You know something is good when it feels illegal. Such is the case with Spotify, the on-demand music-streaming service that seems too good to be true--or certainly, too good to be free. Yet, here it is, the "celestial jukebox" we've been dreaming of since the days of illegally gorging on the original Napster. It's called Spotify, it's finally available in the U.S., and music fans have reason to cheer.

What it does

What Spotify does is so simple and seemingly harmless, it's actually a sad comment on humanity that it counts as a groundbreaking product. As a first-time user, you install the free Spotify Mac/PC application, open it up, and watch as it automatically imports your music collection and playlists from iTunes and other music software and presents you with landing page filled with new releases, top lists, and music shared by your friends. The big trick, though, is a little search box at the top of the screen that lets you search for any reasonably popular artist, song, or album in existence and stream it immediately. You can't get The Beatles, but we had no problem finding greats like The Rolling Stones and David Bowie, as well as obscure indies such as The Ghastly Ones or Four Tet.

Put simply, you tell your computer what you want to hear, and it plays it for you...for free, and without limitations for up to 60 days. It doesn't play something similar to the song you want (like Pandora), or a 30- to 60-second clip of the song you want (like iTunes)--it plays you the whole song or album, just as if it were in your personal music collection.

Of course, there are a few other bells and whistles that make Spotify its own special thing. Facebook and Twitter integration allows you to easily share music discoveries with friends. Artist pages encourage discovery with bio pages and links out to similar artists and top hits of the decade to add context. Without any friction preventing you from jumping from one great song to the next, Spotify also provides a play queue off to the side, allowing you to stash your discoveries without interrupting the currently playing song.

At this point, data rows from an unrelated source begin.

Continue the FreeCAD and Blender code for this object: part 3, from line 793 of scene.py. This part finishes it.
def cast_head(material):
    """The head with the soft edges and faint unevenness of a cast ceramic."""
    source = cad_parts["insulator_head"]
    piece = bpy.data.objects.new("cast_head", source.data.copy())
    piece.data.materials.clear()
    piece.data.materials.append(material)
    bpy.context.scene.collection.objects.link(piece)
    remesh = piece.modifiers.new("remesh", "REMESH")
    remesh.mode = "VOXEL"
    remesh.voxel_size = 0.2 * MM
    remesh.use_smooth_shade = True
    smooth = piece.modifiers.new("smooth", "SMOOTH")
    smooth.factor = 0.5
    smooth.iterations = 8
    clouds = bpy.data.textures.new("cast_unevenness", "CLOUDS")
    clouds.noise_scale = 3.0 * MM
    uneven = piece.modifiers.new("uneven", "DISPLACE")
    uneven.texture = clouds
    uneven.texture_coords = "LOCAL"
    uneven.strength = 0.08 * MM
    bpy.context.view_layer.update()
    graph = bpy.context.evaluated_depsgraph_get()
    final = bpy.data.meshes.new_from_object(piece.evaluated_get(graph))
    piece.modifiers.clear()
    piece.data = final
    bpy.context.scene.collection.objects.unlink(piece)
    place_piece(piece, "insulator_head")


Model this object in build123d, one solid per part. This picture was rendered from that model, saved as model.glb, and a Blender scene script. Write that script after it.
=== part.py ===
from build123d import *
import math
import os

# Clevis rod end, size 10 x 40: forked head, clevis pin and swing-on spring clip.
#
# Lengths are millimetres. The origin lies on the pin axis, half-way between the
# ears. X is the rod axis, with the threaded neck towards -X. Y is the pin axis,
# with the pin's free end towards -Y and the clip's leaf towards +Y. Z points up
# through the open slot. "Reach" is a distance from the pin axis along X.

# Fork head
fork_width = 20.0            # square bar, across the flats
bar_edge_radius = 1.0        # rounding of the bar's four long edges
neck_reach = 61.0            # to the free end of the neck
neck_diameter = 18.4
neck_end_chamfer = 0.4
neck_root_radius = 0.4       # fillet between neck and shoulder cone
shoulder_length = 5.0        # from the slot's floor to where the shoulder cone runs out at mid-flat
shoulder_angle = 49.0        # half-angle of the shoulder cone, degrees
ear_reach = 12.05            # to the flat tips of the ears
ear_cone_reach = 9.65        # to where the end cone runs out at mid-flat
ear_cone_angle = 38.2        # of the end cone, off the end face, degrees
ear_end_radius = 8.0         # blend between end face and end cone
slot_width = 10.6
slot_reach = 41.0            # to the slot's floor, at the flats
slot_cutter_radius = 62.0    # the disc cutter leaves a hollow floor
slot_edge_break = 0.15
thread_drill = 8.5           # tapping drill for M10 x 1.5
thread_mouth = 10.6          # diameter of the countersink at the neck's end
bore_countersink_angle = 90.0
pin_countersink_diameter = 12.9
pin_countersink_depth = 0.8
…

And let's not forget the small but not insignificant matter of style. Spotify's polished, iTunes-like interface is as inviting to music fans as a well-stocked record bin. Each portion of the bento boxlike layout can be resized, and playback, volume, and track scrubber controls are placed neatly across the bottom. Browserlike back and forward buttons located to the left of the search box allow you to dig your way back out out of the rabbit's hole of music discovery.

The catch

Spotify's music service is uniquely generous, but it's not without limitations. Using the free version of the service, full songs can be streamed on-demand an unlimited amount for up to six months (with the occasional audio ad popping into rotation, similar to Pandora). After that time, free users can only play a given track a maximum of five times per month and are also subject to a cap of 10 hours of streaming per month. If you can cough up $5 per month, those restrictions (and ads) disappear, but you're still limited to only listening from your computer. At $10 per month, you can use Spotify on mobile devices (including iOS, Android, and Windows Phone 7), and even cache your favorite music and playlists for offline listening.